I wanted to say that it was taking a bit too long to get into the horror and out of the straight action, but it was actually quite necessary to establish each character’s role (moral compass, comedy, sacrificial lamb, leader) and make you give a damn. It was a close thing, but right when I was about to get frustrated they turned the volume up to eleven and broke off the knob.

What director Julius Avery (Son of a Gun) and writer Billy Ray (Captain Phillips) give us is a seamless blend of war and horror that wears its influences like a badge of honor. There are scenes that smack of the best of old-school Resident Evil. You’ll catch a strong vibe of The Thing at times; it doesn’t hurt that Wyatt Russell is the son of Kurt Russell and Goldie Hawn (you’ll swear it’s MacReady a couple of times). The action style and visual film grain are pure grindhouse.

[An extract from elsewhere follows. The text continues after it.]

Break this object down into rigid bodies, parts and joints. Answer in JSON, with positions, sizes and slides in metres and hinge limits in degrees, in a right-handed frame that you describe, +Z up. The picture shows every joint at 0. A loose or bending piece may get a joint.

Who knew WWII occult horror could feel sleazy? And do we ever get tired of flamethrowers?

Overlord is a suspend your disbelief film through and through, and I mean that in the most flattering way possible. Do not nitpick it. Spare me the “that’s so unrealistic” whining. Take your fucking pacifier and go elsewhere if you’re inclined to do so; you stepped into the wrong movie. The action is supposed to be over the top. Boyce’s initial trip through the compound and lab is laughably unbelievable, not played for laughs but nonetheless eliciting stellar dark humor. Sometimes bullshit is the exact right answer.

Special love must be given to Jovan Adepo as Boyce, the moral compass and consummate good guy. He reminded me (physically) quite a bit of Finn from the new Star Wars movies…only about a zillion times better. If John Boyega had those kind of chops, the new trilogy wouldn’t have those dead spots. Harsh, I know. But it’s true. See for yourself.

There’s a moment (I won’t spoil it for you, obviously) where the action goes from “let’s get to it” to “sweet baby Jesus that was sick!”. You’ll know it when you see it. It will be remembered as one of the most memorable scenes in the film. That’s the moment when I couldn’t honestly say which was bigger- my grin or my raging, geeky, granite boner. The debate still raged as the credits rolled because neither left my person for the remainder.

There is not an ounce of hyperbole in that rather off-color analysis. I swear I’m being objective in this review. Don’t let the hard-on freak you out.

How do you get deserved hype? By taking a boatload of action cliches and legendary horror influences and making them blast ahead with style and gore to spare, avoiding unnecessary exposition and over-explanation. You simply let the horror of it all speak for itself with grotesque beauty.

Overlord may not go down as a box-office showoff, but you can damn sure bet it’ll be a classic for years to come.